C'est un exercice presque contradictoire avec ma volonté de faire ressortir la subjectivation qui est au travail dans le discours que de tenter pour moi une définition claire de celui-ci, c'est-à dire qui suppose une fixation du sens ; disons que, plutôt que du sens, nous recherchons ici un entendement commun (je pense que nous serons tous à peu prêt d'accord pour admettre que les mots n'ont de sens qu'agis, c'est à dire saisis et produits dans l'énonciation). Mais puisque que cette manifestation se place sous le titre «Langages», il me faut au moins vous dire où je me place par rapport à ces termes : langage, langue, discours, parole.
Le terme de langage, par exemple, employé en informatique est
impropre ; les conditions réclamées sont celles d'une communication
idéale, fuyant la concrétion spontanée des polysémies
au travail dans le langage. Et bien entendu la place prépondérante
qu'y prend le sujet. Si on ôte le sujet du langage, on risque fort de
ne plus rien y comprendre du tout. On ne saisit plus son extension hors du champ
de l'oralité (le long du corps hystérique, par exemple) et on
finit par impatroniser la langue elle-même, par la supposer parlante toute
seule (on parle alors d'une langue poétique pour l'italien, d'une langue
philosophique pour l'allemand et toutes ces sortes de conneries).
On pourrait peut-être parler de langue informatique, mais d'une langue
qu'aucun langage n'agit, d'un système de signes morts, articulables dans
une faible mesure, sans discours possible. Une terrible ambiguité, dans
ce domaine, s'ajoute aux simples problèmes de définitions, celle
de la nature des émetteurs et des transmetteurs : parlant de langage
informatique, on finit par imaginer une essentialité machinique à
ces systèmes de signes, comme s'il existait une nature informatique,
comme si les machines produisaient elles-mêmes les moyens de leur communication.

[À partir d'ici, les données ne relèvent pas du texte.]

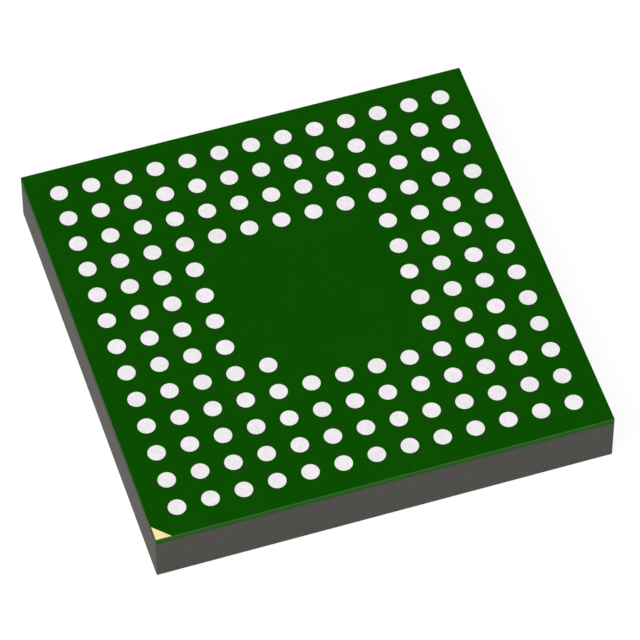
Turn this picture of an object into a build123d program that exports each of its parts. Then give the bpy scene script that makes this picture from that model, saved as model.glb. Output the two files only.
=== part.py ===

(que les humains aient fini par singer pour leur machine une forme abrégée,
fonctionnelle, «claire», de l'idée qu'ils se font de leur
moyen de dire est aussi inévitable que la conception de l'espace bureautique
et de son arborescence comme un cabinet de secrétariat avec ses burlingues
et ses dossiers; les 0 et les 1 correspondent à une représentation
idéale du système de choix fuyant toute ambiguité et limitant
l'espace des possibles au silence et à la vérité).
- « La langue est la condition sociale de réalisation du sens
» (Meschonnic), un système et un lexique, définis par
un contexte historico géographique donné, système dans
lequel s'engage la parole. Penser la langue comme commune absolument, c'est
oublier que sa globalité est toujours insaisissable et mouvante; elle
n'est donc pas un système d'objets disponibles, elle n'est jamais un
pot social. Sa réalisation est aussi inexprimable que l'est un flux qu'on
désirerait geler dans le temps pour en faire son objet. Il cesserait
instantanément d'être ce qu'il est, un flux. La définiton
de la langue par les poètes dits «de la langue», par exemple,
tient bien moins à un soucis de précision pour éclairer
leurs manipulations verbales (la langue et ses monstres de Prigent, par
exemple) qu'à une adéquation du terme à leur vocabulaire
organique, à leur conception du corps, auquel le mot «langue»
renvoie brutalement.
la langue n'est pas un outil. Pas plus qu'elle n'est elle-même un sujet
(le génie de la langue). «Toute une modernité est encore
embarquée dans ce réalisme. Combien parlent encore de la mémoire
de la langue? C'est la langue qui est le sujet. Mais une langue ne peut pas
être un sujet. Ni avoir une mémoire. Puisque une langue n'existe
pas. Sans le discours. C'est le discours qui est du sujet, comme le sujet
n'est sujet que par son discours. Ceux qui mettent le sujet, et la mémoire,
dans la langue ne savent pas ce qu'ils disent. La langue ne parle pas. N'y est
pour rien, si on ment ou si on ne ment pas, si vous êtes clair ou si vous
êtes confus» (Meschonnic)
- Le langage n'est pas comme on a coutume de le métaphoriser un sous-ensemble d'une langue (ça, c'est un abus de langage, justement) mais une propriété humaine, une faculté générale qui consiste dans l'articulation de la langue. Il est, au fond, l'écho de l'aptitude à dire.
- Le discours : véritable dépositaire du sens, c'est la part déterminante de l'inscription du sujet dans ces catégories linguistiques. Idéalement, c'est le lieu de l'advention et de l'invention du sujet, c'est, absolument, le biotope du sujet. Meschonnic l'exprime clairement: «Le discours est le langage où s'inscrit celui qui s'y énonce».